Trailing Stop

Order Types & Execution

A trailing stop is a stop-loss that automatically follows the price by a set distance as a trade moves in your favor, locking in gains while limiting downside.

Trailing Stop — illustrative image

What is a trailing stop?

A trailing stop is a dynamic version of a stop-loss that moves with the market as a trade becomes profitable, rather than staying fixed at one price. You set a distance — in pips, points, or a percentage — and the stop automatically adjusts to stay that distance behind the current price, but only ever in the direction that protects profit; it never moves against you.

How it works

On a long (buy) position, a trailing stop sits below the current price and rises as price rises, but stays put if price falls or pauses. On a short (sell) position, it sits above the current price and falls as price falls. Because it is built on the same underlying mechanism as a stop order, once price retraces enough to touch the trailing level, it triggers and closes the position at the best available price.

Worked example

Suppose a trader buys EUR/USD at 1.0800 and sets a 30-pip trailing stop. Initially the stop sits at 1.0770. If price rises to 1.0850, the stop trails up to 1.0820 — locking in at least 20 pips of gain even if the market reverses from here. If price then falls back to 1.0820, the position closes automatically at that point, protecting the gain already made. If, instead, price had kept rising to 1.0900, the stop would have kept trailing up to 1.0870.
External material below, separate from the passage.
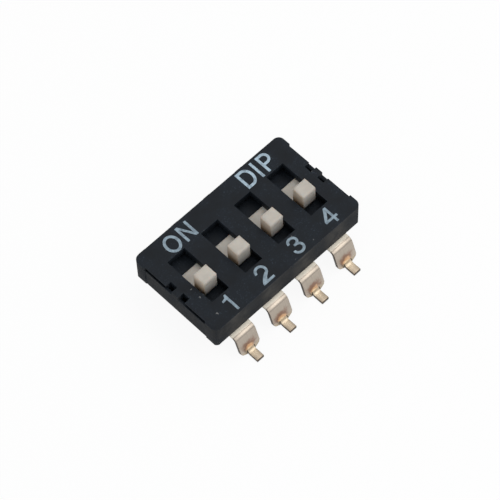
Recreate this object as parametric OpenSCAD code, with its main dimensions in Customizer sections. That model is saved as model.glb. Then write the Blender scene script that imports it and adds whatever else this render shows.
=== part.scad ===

Trailing stop vs. take-profit

A take-profit order closes a trade at one fixed target price. A trailing stop, by contrast, has no fixed ceiling — it lets a winning trade run as far as the market allows while still protecting against a full reversal, which can suit trending markets where the ultimate extent of the move is hard to predict in advance.

Why it matters

Trailing stops automate a key piece of trade management: protecting unrealized profit without needing to constantly adjust a manual stop-loss. They are a popular tool in risk management for letting winners run, though traders should be aware that a trailing distance set too tight can close a trade prematurely on normal short-term price noise.

Trading carries a high level of risk and may not be suitable for all investors.